Not the slightest accident occurred to person or property, and within the walls of the Washington navy-yard the most perfect order reigned supreme, and the time was rendered to all exceedingly agreeable, many witnessing for the first time the most attractive operations of its establishments. Within the yard the Japanese flag floated side by side with the American.
The hour of eleven arrived, and not less than ten thousand visitors could have been within the gates, whilst thousands more awaited events in the dwellings and along the sideways of Garrison street, thronging the crossings of every avenue and street leading thereto, also the capitol grounds of the Capitol squares, and also all along Pennsylvania avenue.
At half-past eleven o’clock the steamer Philadelphia, handsomely decorated with flags was signaled above Alexandria, and the gun announced the fact. In a moment the workmen suspended their labors, the shops were closed, and the mechanics repaired to the great avenue to meet their families and unite with all other citizens in the ceremonies of the occasion.
The steamer now approached slowly between the arsenal and the navy-yard. Every eye was upon her. The piazzas around the first and second stories of the commodore’s office, a number of platforms in every observable position, the shop doors, and the entire margin of the wharves being densely crowded with eager lookers on. “Here she comes!” “Here she comes!” An almost breathless silence prevailed among the immense masses, when the Marine band on the upper deck of the Philadelphia, struck up the Star Spangled Banner. The steamer, now near the wharf, the enthusiasm began to rise. Just as the steamer touched the pier a spontaneous cheer arose from a number of spectators, but soon terminated, for all were anxious to witness the landing.
The steamer moored, and all the American officers were in attendance. Soon a large steamer from Alexandria, gaily decorated, followed. Some time elapsed. there was the long-looked for “Philadelphia.” On her upper deck stood the distinguished visitors looking as calm, collected and unenthusiastic as if no special honors were in progress, when a messenger was sent on board to ascertain the cause of the delay. He returned with a reply that the proper personal arrangement were being made, the ambassadors adjusting their toilets, &c. Most of the Japanese were, however, viewing the scene from the steamer’s deck with evident delight; one of them was observed taking sketches. An American daguerrotypist erected his camera to take the picture, and club boats were running about the river with the American and Japanese flags, adding to the effect of the brilliant scene.
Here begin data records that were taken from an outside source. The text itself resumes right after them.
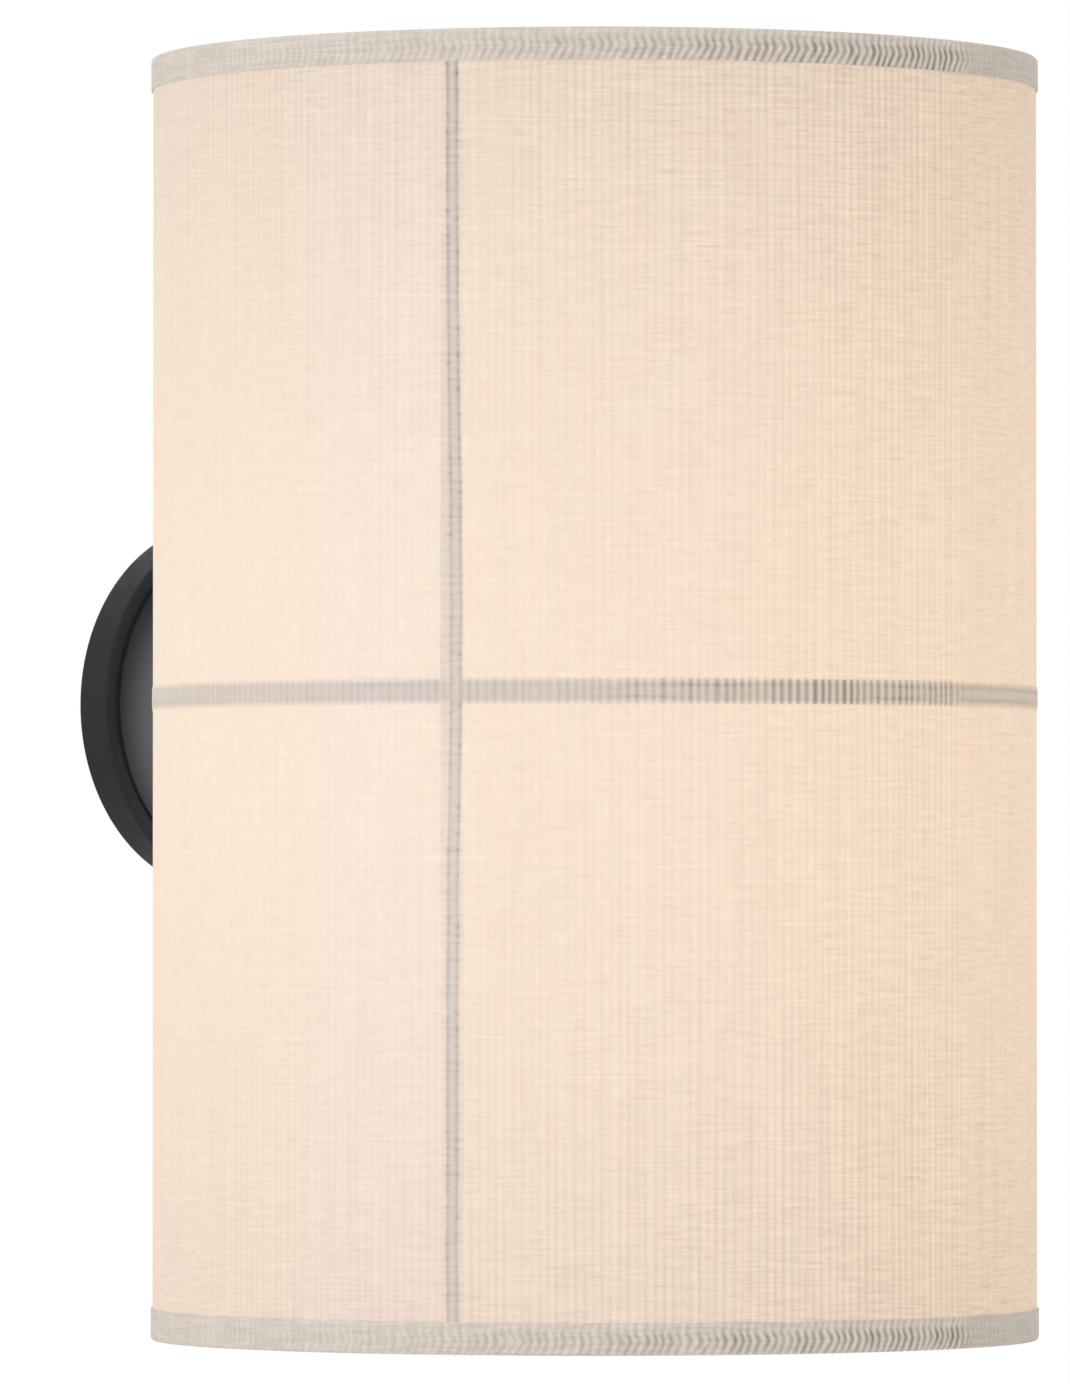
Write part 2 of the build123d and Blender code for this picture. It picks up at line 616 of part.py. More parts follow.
def jumper_lead(side):
    """One lead from lampholder to lampholder, through the bar and clear of the stem's nut."""
    near = HOLDER_SPACING / 2 - 0.9
    off = side * 1.5
    run = side * JUMPER_SIDE
    turn_in = HOLDER_SPACING / 2 - NUT_ACROSS
    points = [
        (-near, AXIS_Y + off, CORE_UNDERSIDE),
        (-near, AXIS_Y + off, JUMPER_LEVEL),
        (-turn_in, AXIS_Y + run, JUMPER_LEVEL),
        (turn_in, AXIS_Y + run, JUMPER_LEVEL),
        (near, AXIS_Y + off, JUMPER_LEVEL),
        (near, AXIS_Y + off, CORE_UNDERSIDE),
    ]
    return wire(points, [2.2, LEAD_BEND, LEAD_BEND, 2.2], LEAD_RADIUS)


# ---- the shade ----------------------------------------------------------------------------------

def arm_hole(radius):
    """What is cut from the shade's back for the arm and its grommet."""
    return level(radius, 0, AXIS_Y)


def shade_liner():
    liner = shade_band(LINER_INNER, LINER_OUTER, -LINEN_TOP, LINEN_TOP)
    return liner - arm_hole(GROMMET_BORE + GROMMET_WALL)


def linen_panel(middle, low, high):
    """One of the six panels, which meet under the seams."""
    panel = shade_band(LINER_OUTER, SHADE_RADIUS, low, high, middle, sweep=120)
    return panel - arm_hole(GROMMET_BORE + GROMMET_WALL)


def upright_seam(angle):
    """The tape over a joint between panels, above and below the waist tape."""
    sweep_angle = math.degrees(SEAM_WIDTH / SHADE_RADIUS)
    end = TOP - TRIM_WIDTH
    halves = []
    for low, high in ((-end, -WAIST_WIDTH / 2), (WAIST_WIDTH / 2, end)):
        tape = shade_band(SHADE_RADIUS, SEAM_RADIUS, low, high, angle, sweep_angle)
        halves.append(tape - arm_hole(GROMMET_BORE + GROMMET_WALL))
    return Compound(children=halves)


def waist_seam():
    tape = shade_band(SHADE_RADIUS, SEAM_RADIUS, -WAIST_WIDTH / 2, WAIST_WIDTH / 2)
    return tape - arm_hole(GROMMET_BORE + GROMMET_WALL)


def rim_trim(side):
    """The tape folded over a rim, round the wire ring, side +1 for the top and -1 for the bottom."""
    inner_leg = TRIM_INNER + TRIM_THICKNESS
    outline = [
        (SHADE_RADIUS + TRIM_THICKNESS, TOP),
        (SHADE_RADIUS + TRIM_THICKNESS, TOP - TRIM_WIDTH),
        (SHADE_RADIUS, TOP - TRIM_WIDTH),
        (SHADE_RADIUS, LINEN_TOP),
        (inner_leg, LINEN_TOP),
        (inner_leg, TOP - TRIM_INNER_WIDTH),
        (TRIM_INNER, TOP - TRIM_INNER_WIDTH),
        (TRIM_INNER, TOP),
    ]
    tape = turned(half_section(*[(r, side * h) for r, h in outline]))
    rims = tape.edges().filter_by(GeomType.CIRCLE).filter_by(
        lambda e: abs(abs(e.center().Z) - TOP) < 0.01)
    return round_shade(fillet(rims, TRIM_EDGE))


def shade_ring(side):
    return Pos(0, AXIS_Y, side * RING_HEIGHT) * Torus(RING_RADIUS, WIRE_RADIUS)


def spider_washer():
    hole = STUD_RADIUS + THREAD_GAP
    return upright(SPIDER_WASHER_RADIUS, SPIDER_UNDERSIDE, SPIDER_TOP, bore=hole)


def spider_spokes():
    """Three wires, welded to the top ring and to the spider's washer, one at each upright seam."""
    reach = SPIDER_WASHER_RADIUS - WIRE_RADIUS
    path = [(RING_RADIUS, 0, RING_HEIGHT), (RING_RADIUS, 0, SPIDER_Z), (reach, 0, SPIDER_Z)]
    straight = wire(path, SPOKE_BEND, WIRE_RADIUS)
    welded_to = shade_ring(1) + upright(SPIDER_WASHER_RADIUS, SPIDER_UNDERSIDE, SPIDER_TOP)
    spokes = []
    for angle in SEAM_ANGLES.values():
        spokes.append(round_shade(Rot(0, 0, compass(angle)) * straight) - welded_to)
    return Compound(children=spokes)


def grommet_flange(inner, outer, radius, bore):
    """A ring that follows the shade's curve round the arm."""
    wide = 4 * math.degrees(math.asin(radius / SHADE_RADIUS))
    shell = shade_band(inner, outer, -2 * radius, 2 * radius, 180, wide)
    return (shell & arm_hole(radius)) - arm_hole(bore)


def grommet_outer():
    flange = grommet_flange(SEAM_RADIUS, SEAM_RADIUS + GROMMET_THICKNESS, GROMMET_FLANGE, GROMMET_BORE)
    return flange + grommet_flange(LINER_INNER, SEAM_RADIUS, GROMMET_BORE + GROMMET_WALL, GROMMET_BORE)


def grommet_inner():
    bore = GROMMET_BORE + GROMMET_WALL
    return grommet_flange(LINER_INNER - GROMMET_THICKNESS, LINER_INNER, GROMMET_FLANGE, bore)


# ---- the finial ---------------------------------------------------------------------------------

FINIAL_WASHER_BASE = SPIDER_TOP + SEAT_GAP
FINIAL_BASE = FINIAL_WASHER_BASE + FINIAL_WASHER_THICKNESS
FINIAL_BORE = STUD_RADIUS + FINIAL_THREAD_GAP


def finial_washer():
    return upright(FINIAL_WASHER_RADIUS, FINIAL_WASHER_BASE, FINIAL_BASE, bore=FINIAL_BORE)


def finial():
    """The knob that holds the shade down: a flange, a neck and a ball, bored for the stud."""
    neck = FINIAL_BASE + FINIAL_BASE_HEIGHT
    ball = neck + FINIAL_NECK_HEIGHT + FINIAL_BALL_RADIUS - FINIAL_BALL_SINK
    flange = fillet(upright(FINIAL_BASE_RADIUS, FINIAL_BASE, neck).edges(), FINIAL_EDGE)
    knob = flange + upright(FINIAL_NECK_RADIUS, FINIAL_BASE + FINIAL_EDGE, ball)
    knob += Pos(0, AXIS_Y, ball) * Sphere(FINIAL_BALL_RADIUS)
    return knob - upright(FINIAL_BORE, FINIAL_BASE, FINIAL_BASE + STUD_LENGTH + FINIAL_HOLE_SPARE)


# ---- every piece to its own file ----------------------------------------------------------------

def main():
    os.makedirs("parts", exist_ok=True)

    save("wall_bracket", wall_bracket())
    save("ground_screw", ground_screw())
    save("nipple", nipple())
    save("nipple_washer", nipple_washer())
    save("nipple_nut", nipple_nut())
    save("canopy", canopy())
    save("canopy_collar", canopy_collar())
    save("wire_connectors", Compound(children=[wire_connector(1), wire_connector(-1)]))

    save("arm_tube", arm_tube())
    save("hub", hub())
    save("upper_stem", upper_stem())
    save("lower_stem", lower_stem())

    save("socket_bar", socket_bar())
    save("bar_cover", bar_cover())
    save("cover_screws", cover_screws())
    save("stem_nut", stem_nut())
    save("socket_nipples", socket_nipples())
    save("socket_nuts", socket_nuts())
    save("holder_cores", holder_cores())
    save("screw_shells", screw_shells())
    save("centre_contacts", centre_contacts())

    for side, x in HOLDER_XS.items():
        save(f"holder_shell_{side}", holder_shell(x))
        place = Pos(x, AXIS_Y, BULB_TIP)
        save(f"bulb_{side}_contact", place * bulb_contact())
        save(f"bulb_{side}_insulator", place * bulb_insulator())
        save(f"bulb_{side}_cap", place * bulb_cap())
        save(f"bulb_{side}_glass", place * bulb_glass())
        save(f"bulb_{side}_filaments", place * bulb_filaments())
        save(f"bulb_{side}_driver", place * bulb_driver())

    save("lead_live", main_lead(1))
    save("lead_neutral", main_lead(-1))
    save("jumper_leads", Compound(children=[jumper_lead(1), jumper_lead(-1)]))

    save("shade_liner", shade_liner())
    for name, middle in (("front", 0), ("left", -120), ("right", 120)):
        save(f"panel_{name}_upper", linen_panel(middle, 0, LINEN_TOP))
        save(f"panel_{name}_lower", linen_panel(middle, -LINEN_TOP, 0))
    for name, angle in SEAM_ANGLES.items():
        save(f"seam_{name}", upright_seam(angle))
    save("seam_waist", waist_seam())
    save("trim_top", rim_trim(1))
    save("trim_bottom", rim_trim(-1))
    save("ring_top", shade_ring(1))
    save("ring_bottom", shade_ring(-1))
    save("spider_spokes", spider_spokes())
    save("spider_washer", spider_washer())
    save("grommet_outer", grommet_outer())
    save("grommet_inner", grommet_inner())
    save("finial_washer", finial_washer())
    save("finial", finial())


main()
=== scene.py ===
# %% [markdown]
# # A wall light with a full drum shade of linen
#
# The light hangs on a wall: a black plate, an arm, and a tall drum shade that is lit from inside.
# The measured model comes first, as a fixed frame. Each cell after it dresses one piece of the
# real object. The pieces could be modelled here from nothing, but then each would need fitting:
# on the frame, every piece already has its place, its size and the body that it moves with.

# %% Load the measured frame
import json
import math

import bpy
import bmesh
import numpy as np
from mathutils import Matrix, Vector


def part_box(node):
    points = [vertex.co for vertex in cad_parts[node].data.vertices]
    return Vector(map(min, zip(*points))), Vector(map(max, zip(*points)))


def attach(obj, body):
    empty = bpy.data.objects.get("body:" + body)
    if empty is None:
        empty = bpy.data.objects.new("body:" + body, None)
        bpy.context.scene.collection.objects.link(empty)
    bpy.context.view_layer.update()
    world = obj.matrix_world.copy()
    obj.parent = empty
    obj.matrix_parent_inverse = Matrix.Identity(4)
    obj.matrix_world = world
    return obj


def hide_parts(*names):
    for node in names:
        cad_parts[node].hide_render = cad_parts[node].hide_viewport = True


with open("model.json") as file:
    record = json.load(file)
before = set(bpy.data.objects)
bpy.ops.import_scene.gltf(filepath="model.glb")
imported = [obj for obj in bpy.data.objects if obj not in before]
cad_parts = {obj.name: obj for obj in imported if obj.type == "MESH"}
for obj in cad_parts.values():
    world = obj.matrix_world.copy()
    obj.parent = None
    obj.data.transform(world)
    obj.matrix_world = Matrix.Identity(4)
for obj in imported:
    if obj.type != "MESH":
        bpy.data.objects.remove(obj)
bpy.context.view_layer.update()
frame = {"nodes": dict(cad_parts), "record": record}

print("nodes:", len(frame["nodes"]))

# %% [markdown]
# ## Sizes read from the frame
#
# Lengths are in metres, or in millimetres for the sections of small turned parts. The shade's
# radius, height and axis could be written here as numbers. They are read from the frame's own
# pieces instead, so that the cloth lies exactly where the measured shade is.

# %% Sizes
MM = 0.001
panel_low, panel_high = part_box("panel_front_upper")
trim_low, trim_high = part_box("trim_top")
liner_low, liner_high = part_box("shade_liner")
stem_low, stem_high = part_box("upper_stem")

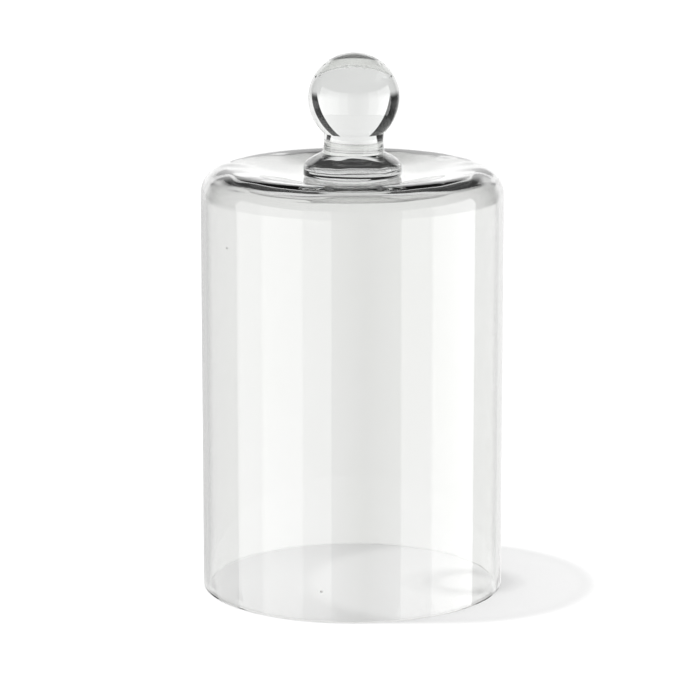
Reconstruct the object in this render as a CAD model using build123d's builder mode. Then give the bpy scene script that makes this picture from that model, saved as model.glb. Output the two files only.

The dignitaries thus addressed through their interpreter bowed their acknowledgements and really appeared pleased with these attentions. Before them appeared in full view of the grand military escort, and now the thundering artillery poured forth the minister’s salute of seventeen guns, and the music all along the line rose in patriotic and transporting strains. The whole scene was grand and exciting.–The salute, the music, the waving flags, the general enthusiasm surpassed description. On a special platform, neatly whitened, flanked by military on the east and by spectators on the west side, the visitors were escorted the length of a square to their carriages.
The first delegation of Japanese diplomats were slowly escorted by a grand military parade through the streets of Washington up to their quarters at the Willard Hotel on the corner of 14th St. and The Avenue.
The article continues with a description of their apartments at the Willard.
The suite of double parlors and chambers on the corner of 14th street and the avenue, usually called the “President’s suite,” connected with the main corridor by a smaller hall, to which the ambassadors have sole entrance, are appropriated to the envoys in chief. This suite is the richest in the house. It is furnished with the finest rose-wood furniture, the most costly tapestry, the rarest paintings and statuary, and, withal, presents a view of the avenue for a great stretch, as well as a clear view of 14th street. The parlors are large and lighted by heavy chandeliers from the centre of the ceiling. In each will be placed divers musical instruments, rare volumes and other curiosities.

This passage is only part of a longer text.